I am still an undergrad but am planning to go to grad school in (probably cell) biology. I’ve been a proud bio nerd since about eleven, and have always wanted to do research. From one newbie to another - welcome!
I earned a BS in cellular biology years ago, but didn’t pursue a science career. I miss the academic world horribly, and am looking for ways to keep my education from rusting completely away. If you count me in, I’ll try not to embarrass you.
Indeed, as Smeghead mentioned.
I am pursuing an MD/PhD. I completed 2 years of medical school (with half of one being in clinics full time), and am nearly finished my second year of graduate school in molecular and human genetics. I work on Developmental Neurogenetics in the Drosophila eye.
My first grad school rotation was with a bacterial DNA repair lab. I studied the recQ protein, Werner syndrome and Bloom syndrome proteins. Good stuff.
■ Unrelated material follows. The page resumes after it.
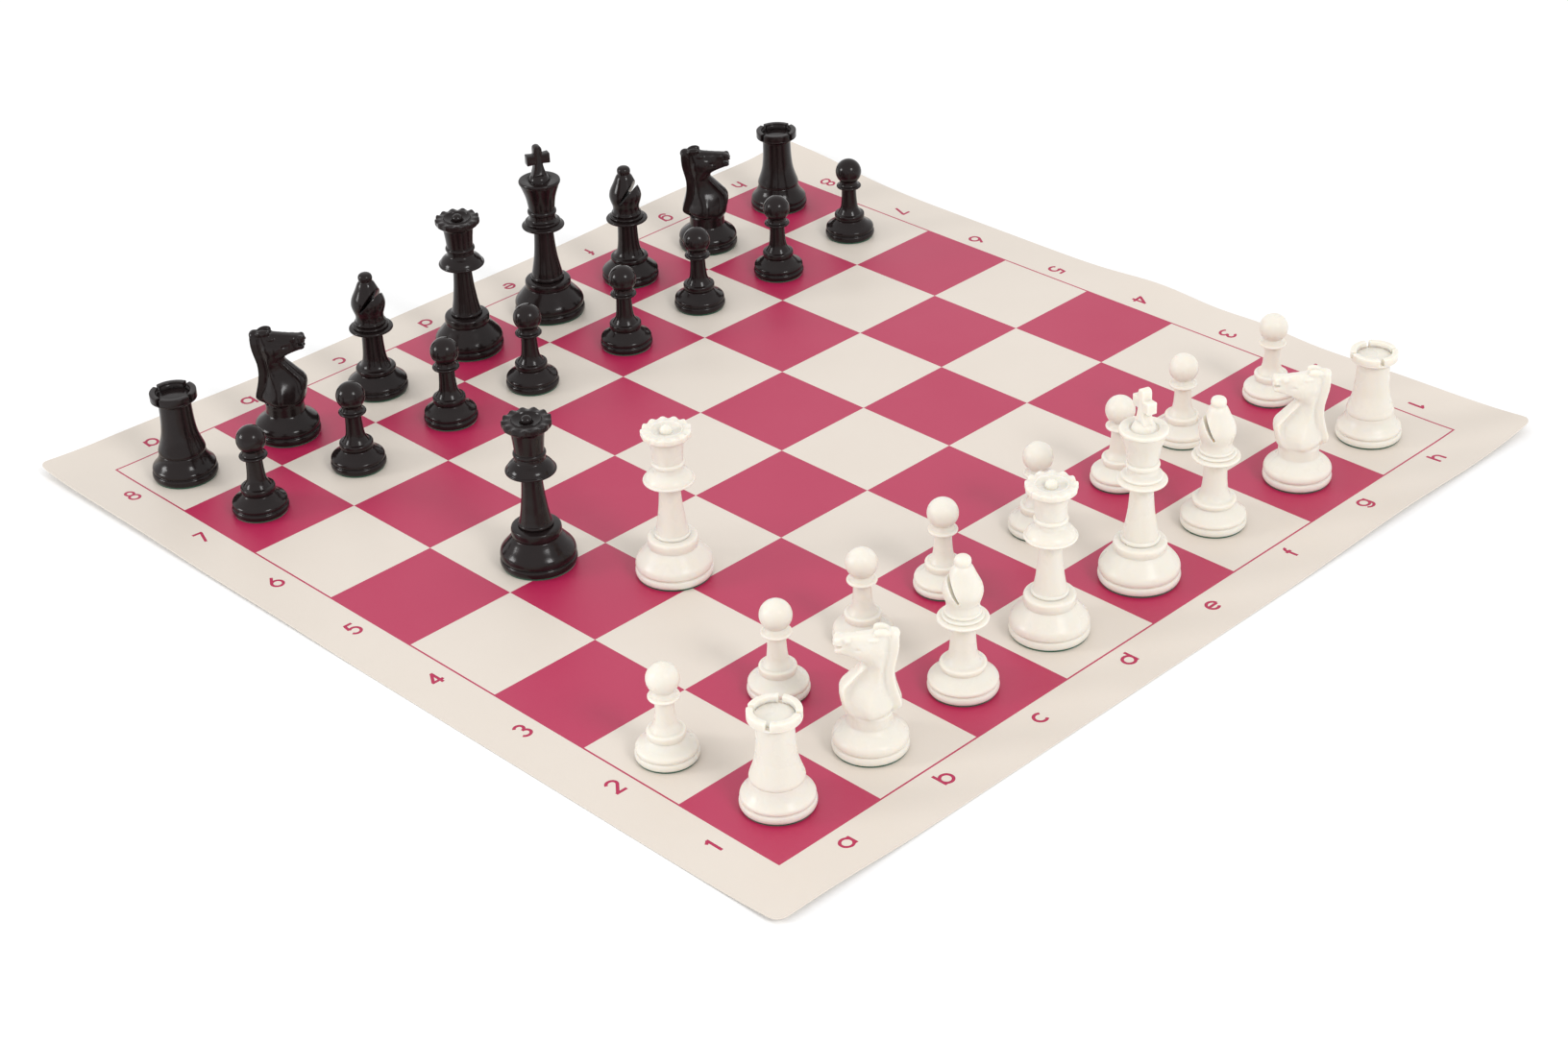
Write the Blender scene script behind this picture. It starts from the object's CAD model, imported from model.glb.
import math

import bmesh
import bpy
from mathutils import Matrix, Vector, geometry


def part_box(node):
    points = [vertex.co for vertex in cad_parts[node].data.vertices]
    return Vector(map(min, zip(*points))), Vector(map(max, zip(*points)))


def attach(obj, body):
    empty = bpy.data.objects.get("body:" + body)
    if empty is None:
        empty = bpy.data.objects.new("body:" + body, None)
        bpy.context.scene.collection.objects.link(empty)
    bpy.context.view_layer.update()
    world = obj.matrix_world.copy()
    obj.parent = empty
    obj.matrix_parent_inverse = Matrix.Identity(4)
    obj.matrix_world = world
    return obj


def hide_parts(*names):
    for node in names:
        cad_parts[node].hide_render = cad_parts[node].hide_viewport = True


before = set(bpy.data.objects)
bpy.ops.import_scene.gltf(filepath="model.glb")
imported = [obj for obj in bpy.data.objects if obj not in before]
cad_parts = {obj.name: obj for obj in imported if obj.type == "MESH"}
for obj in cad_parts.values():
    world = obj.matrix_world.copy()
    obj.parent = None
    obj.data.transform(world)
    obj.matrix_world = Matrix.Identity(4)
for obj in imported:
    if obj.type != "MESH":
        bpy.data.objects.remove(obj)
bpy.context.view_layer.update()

# --- Mat ---------------------------------------------------------------------------------------
# A sheet of soft vinyl with magenta squares printed on top. It is kept rolled up, so its corners
# and some stretches of its edges don't lie down flat. The middle lies flat under the chessmen.
mm = 0.001
square = 57.15 * mm
mat_low, mat_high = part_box("mat")
mat_half, mat_top = mat_high.x, mat_high.z
vinyl_cream = (0.700, 0.632, 0.560, 1)
vinyl_magenta = (0.430, 0.007, 0.070, 1)
vinyl_wear = (0.94, 0.93, 0.92, 1)
vinyl_skin = {"grain": 1600.0, "patch": 14.0, "roughness": 0.46, "spread": 0.16, "depth": 0.00003}
grid_half = 4 * square
frame_line = 0.9 * mm
print_margin = 0.1 * mm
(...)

No, I’m not trying to model any phenomenon; it’s pure math so there’s no modeling involved. Topology came from people trying to generalize the idea of continuous functions that you encounter in calculus. What kinds of properties are preserved by continuous functions? Continuous functions can stretch or bend, but they can’t tear anything apart, so when you’re doing topology, you’re studying the properties of objects that don’t change if you bend or stretch them. So, for example, a circle is the same as a square is the same as a triangle (but not the same as a line segment, since you would have to tear a circle to make it a line segment), or, the classic example, a coffe mug is the same as a donut, since both have that single “hole” through them (but not the same as a ball, since the ball has no such hole)–the center of the donut, and the hole through the handle of the mug.
Geologist. Not one of those squiggly-line, I-look-at-numbers-not-rocks geophysical types like beatle. More specifically, an Igneous Petrologst interested in the trace element geochemistry of peralkalic volcanic rocks, hence the obscure and dull UserName that I don’t really like. (Although it’s still my fave rock.)
4th year (urp!) PhD student that WILL finish in 2001 who’s working in exile away from his (future) alma mater as a part-time University Lecturer at his (past) alma mater and even-more-part-time industrial minerals and hydrogeologic (double urp!) consultant.
Look for my exciting, exciting paper “Origin of a silica-oversaturated quartz trachyte-rhyolite suite through combined crustal melting, magma mixing, and fractional crystallization: the Leyva Canyon volcano, Trans-Pecos Magmatic Province, Texas” coming soon to an issue of the Journal of Volcanology and Geothermal Research near YOU! (Hopefully by or before December, since it was accepted last December!)
All I talk is shop, hence my extraordinarily low post count.
It’s funny, Pantellerite, just this evening we were discussing the differences. In school, on field trips you could knock off the geophysics students. We were always the smaller group that was back in camp an hour or so ahead of the rest because we weren’t trying to drag back 55 pounds of really cool doorstops (Hey, I got my data points, let’s check out the cooler).
Today a wildcat my geologist and I drilled got down. They’ll trip the bit and condition the hole so ~1:00 AM he’ll get the call to start the couple or so hours drive down to the wellsite (just outside your hometown); about 3:30 or so he’ll start logging an almost 11,000’ hole. I’ll be snoozin’ ;).
The fact of the matter is, we can be wrong to four decimal places, and we know it. Engineers can be wrong to five, but they’re pretty damn sure they’re right. And geologists are pretty much happy to be on trend.